Пришлось мне снова играть роль слабого больного. Убедить товарищей в правдивости этого театра я старался тем, что часть пайка отдавал соседям. «Аппетита нет, и есть не хочется». А, военнопленный, который отказывается есть предлагаемую ему пищу, должен быть серьезно больным. Сочувствовали мне соседи, сожалел даже Федор Андреевич: «Вот что я сказал начмеду — нельзя больного ставить на ответственную должность. Теперь думаю, что вышлем вас с очередным транспортом».

Все шло по мирному пути, и было время мечтать о свободе, о родине. Но опять это проклятое «но». Настало 24 декабря, рождественский Святой вечер по римскому календарю. Утром, как обычно, в помещение въезжает каретка с завтраком, и повар собирается раздать суп. В тот момент вбегает санитар соседнего корпуса и кричит: «Завтрак не берите, объявлена голодовка! Обещали русские отпустить нас в этом году. Год на исходе, а насчет репатриации ничего не слышно. Присоединяйтесь!»

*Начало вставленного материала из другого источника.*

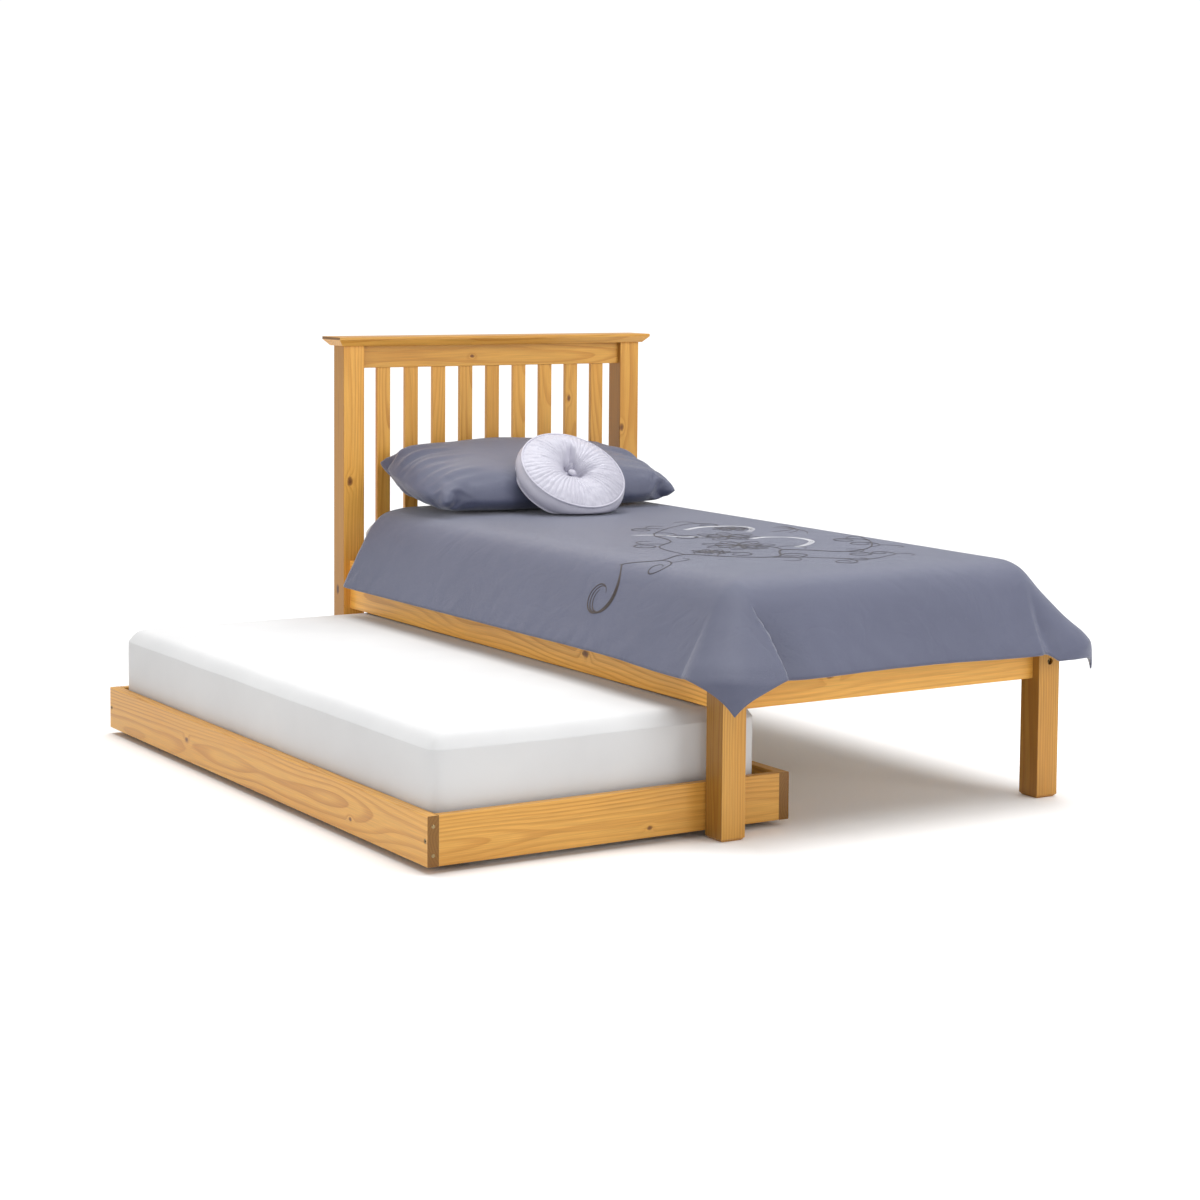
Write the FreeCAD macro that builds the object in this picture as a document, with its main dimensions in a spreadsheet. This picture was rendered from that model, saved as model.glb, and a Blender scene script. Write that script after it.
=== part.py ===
import FreeCAD, Part
import os
import re
import Sketcher

# A single pine bed with a pull-out trundle bed on castors, dressed for a guest room.
# Lengths are in millimetres.  +X runs across the bed, +Y from the foot to the headboard and
# +Z up.  The trundle is pulled out towards -X.  The origin is on the floor, in the middle of
# the box that the whole object fills with the trundle pulled out.

SIZES = {
    # bed frame
    "bed_width": 1010,
    "bed_length": 2000,
    "post_side": 66,
    "post_height": 1060,
    "leg_height": 445,
    "foot_bevel": 7,
    "edge_ease": 2,
    # headboard
    "cap_overhang": 25,
    "cap_seat_overhang": 8,
    "cap_bevel_height": 18,
    "cap_band_height": 8,
    "panel_setback": 15,
    "panel_thick": 22,
    "top_rail_height": 65,
    "slat_width": 42,
    "slat_thick": 14,
    "slat_pitch": 91.5,
    "slat_housing": 12,
    # rails
    "rail_thick": 22,
    "rail_height": 140,
    "rail_bottom": 297,
    "side_setback": 20,
    "foot_setback": 24,
    "tenon_length": 25,
    "tenon_thick": 12,
    "tenon_shoulder": 10,
    "joint_play": 0.3,
    "hole_play": 0.5,
    "thread_play": 0.1,
    "screw_play": 0.3,
    # slatted base
    "ledge_side": 30,
    "ledge_drop": 115,
    "base_slat_width": 70,
    "base_slat_thick": 18,
    "base_slat_pitch": 160,
    "slat_end_gap": 1,
    # bolted joints of the bed frame
    "bolt_low": 43,
    "bolt_spacing": 54,
    "bolt_radius": 4,
    "bolt_head_radius": 7.5,
    "bolt_head_height": 5,
    "bolt_recess": 12,
    "bolt_length": 98,
    "socket_width": 5,
    "socket_depth": 3,
    "nut_radius": 6,
    "nut_length": 16,
    "nut_inset": 32,
    "dowel_radius": 5,
    "dowel_length": 50,
    # screws
    "screw_radius": 2,
    "screw_head_radius": 4,
    "screw_head_height": 2.6,
    "screw_length": 34,
    "castor_screw_length": 16,
    # trundle frame
    "trundle_width": 956,
    "trundle_length": 1860,
    "trundle_pull": 717,
    "trundle_bottom": 16,
    "trundle_height": 112,
    "trundle_rail_thick": 28,
    "trundle_end_thick": 22,
    "trundle_ledge_side": 24,
    "trundle_ledge_height": 22,
    "trundle_ledge_drop": 68,
    "trundle_slat_pitch": 150,
    "trundle_bolt_radius": 3,
    "trundle_head_radius": 5.5,
    "trundle_head_height": 4,
    "trundle_bolt_length": 60,
    "trundle_nut_radius": 5,
    "trundle_nut_length": 14,
    "trundle_nut_inset": 22,
    # castors
    "wheel_radius": 25,
    "wheel_width": 18,
    "wheel_round": 4,
    "wheel_dish": 2,
    "hub_radius": 9,
    "axle_radius": 4,
    "axle_play": 0.06,
    "axle_head_radius": 6,
    "axle_head_height": 2,
    "fork_gap": 22,
    "fork_sheet": 2.5,
    "fork_length": 40,
    "fork_plate_width": 62,
    "fork_top": 56,
    "fork_nose": 9,
    "block_length": 110,
    "block_width": 80,
    "block_thick": 26,
    # bedding
    "mattress_width": 900,
    "mattress_length": 1895,
    "mattress_thick": 180,
    "mattress_corner": 52,
    "mattress_round": 32,
    "trundle_mattress_width": 860,
    "trundle_mattress_length": 1796,
    "trundle_mattress_thick": 192,
    "mattress_gap": 2,
    "duvet_top": 590,
    "duvet_hem": 390,
    "duvet_half_top": 462,
    "duvet_half_hem": 548,
    "duvet_foot_top": 965,
    "duvet_foot_hem": 1048,
    "duvet_head": 845,
    "duvet_sheet": 15,
    "duvet_filling": 39,
    "duvet_round": 34,
    "duvet_tip_reach": 22,
    "duvet_tip_hang": 85,
    "duvet_tip_spread": 88,
    "pillow_width": 780,
    "pillow_depth": 360,
    "pillow_thick": 100,
    "pillow_round": 44,
    "pillow_off": 25,
    "pillow_back": 765,
    "pillow_rise": 685,
    "pillow_slope": 18,
    "cushion_radius": 152,
    "cushion_thick": 46,
    "cushion_round": 20,
    "cushion_back": 505,
    "cushion_rise": 697,
    "cushion_slope": 38,
    "button_radius": 12,
    "button_height": 6,
}
HEADBOARD_SLATS = 9
BASE_SLATS = 12
SOFT_GAP = 0.5
ORIGIN_X = "(trundle_reach - duvet_reach) / 2"
ORIGIN_Y = "(duvet_foot_reach - headboard_reach) / 2"
REACHES = {
    "trundle_reach": "bed_width / 2 + trundle_pull",
    "duvet_reach": "duvet_half_hem + duvet_tip_reach",
    "duvet_foot_reach": "duvet_foot_hem + duvet_tip_reach",
    "headboard_reach": "bed_length / 2 + cap_overhang",
}

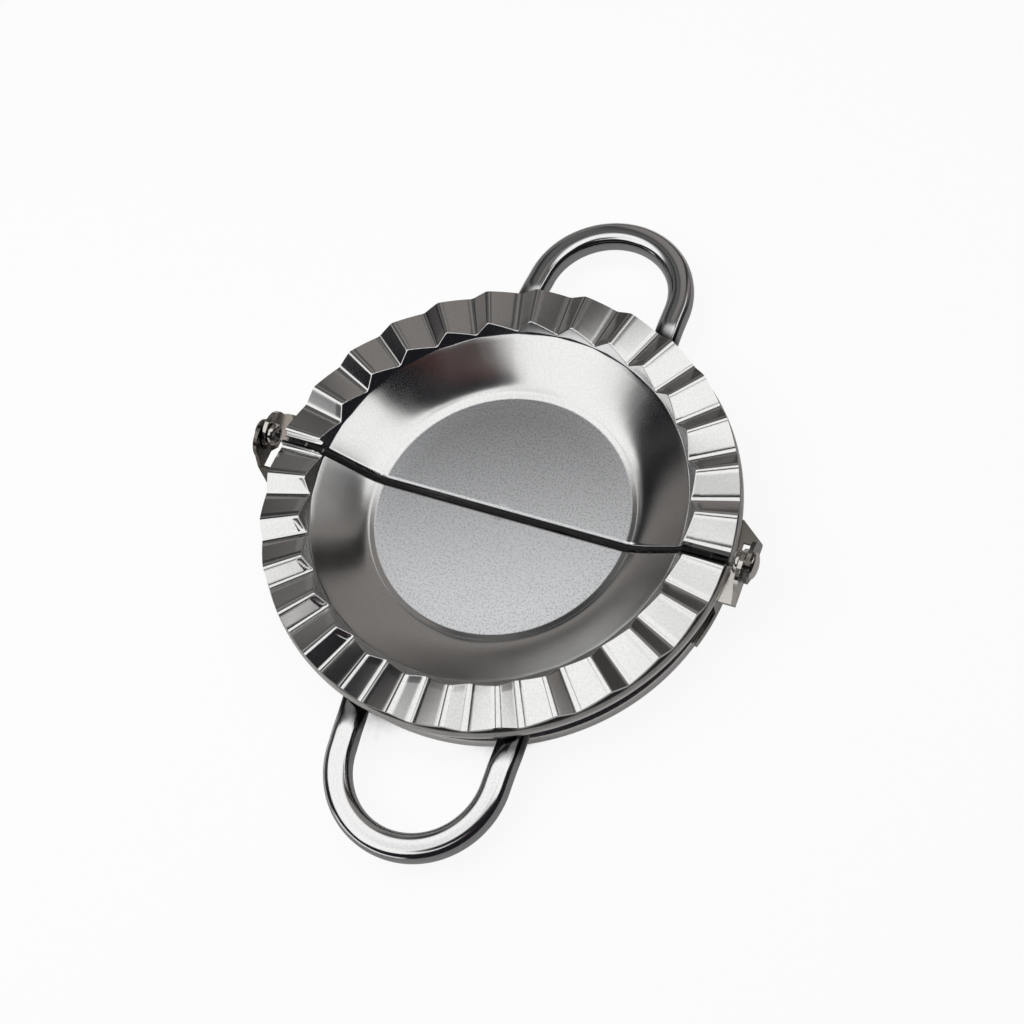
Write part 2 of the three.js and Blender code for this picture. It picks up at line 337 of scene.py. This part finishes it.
def soften(points, radii):
    """A polyline whose corners are rounded where radii gives one, with the same count for any shape."""
    out = [points[0]]
    for i in range(1, len(points) - 1):
        here = points[i]
        radius = radii.get(i)
        if not radius:
            out.append(here)
            continue
        back = points[i - 1] - here
        ahead = points[i + 1] - here
        turn = math.pi - back.angle(ahead)
        longest = CORNER_SHARE * min(back.length, ahead.length)
        reach = min(radius * math.tan(turn / 2), longest)
        start = here + back.normalized() * reach
        end = here + ahead.normalized() * reach
        for k in range(CORNER_STEPS + 1):
            share = k / CORNER_STEPS
            out.append(start.lerp(here, share).lerp(here.lerp(end, share), share))
    out.append(points[-1])
    return out


def thicken(path, left, right):
    """Both sides of a sheet that follows a polyline, offset to its left and right."""
    sides = ([], [])
    for i, here in enumerate(path):
        along = (path[min(i + 1, len(path) - 1)] - path[max(i - 1, 0)]).normalized()
        across = Vector((-along.y, along.x))
        sides[0].append(here + across * left)
        sides[1].append(here - across * right)
    return sides


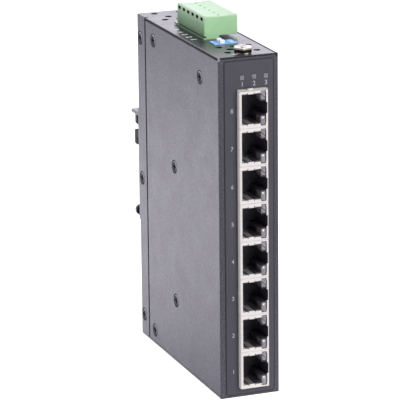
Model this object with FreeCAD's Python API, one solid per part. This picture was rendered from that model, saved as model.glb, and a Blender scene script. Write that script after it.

А кто же дает такой лозунг? Пока я работал старшим обслуги, о таком мероприятии и речи не было. У нас в корпусе удивление и неразбериха. Не знаем, что делать. Только что проснулись, и вдруг с нас требуют такого решения. В помещении 25 человек больных. Если участвовать в голодовке, то единым строем. Но добиться единого мнения в данный момент невозможно. По моему мнению, раздражать русских голодовкой в данной ситуации просто не стоит. Прошло три недели с отправки последнего транспорта. Будут новые транспорты. Организаторы забастовки правы в том, что русские нас подвели, но пунктуальность русских не сравнить с немецкой аккуратностью. «Сейчас», «через час», «скоро», «через год» — такой у нас опыт.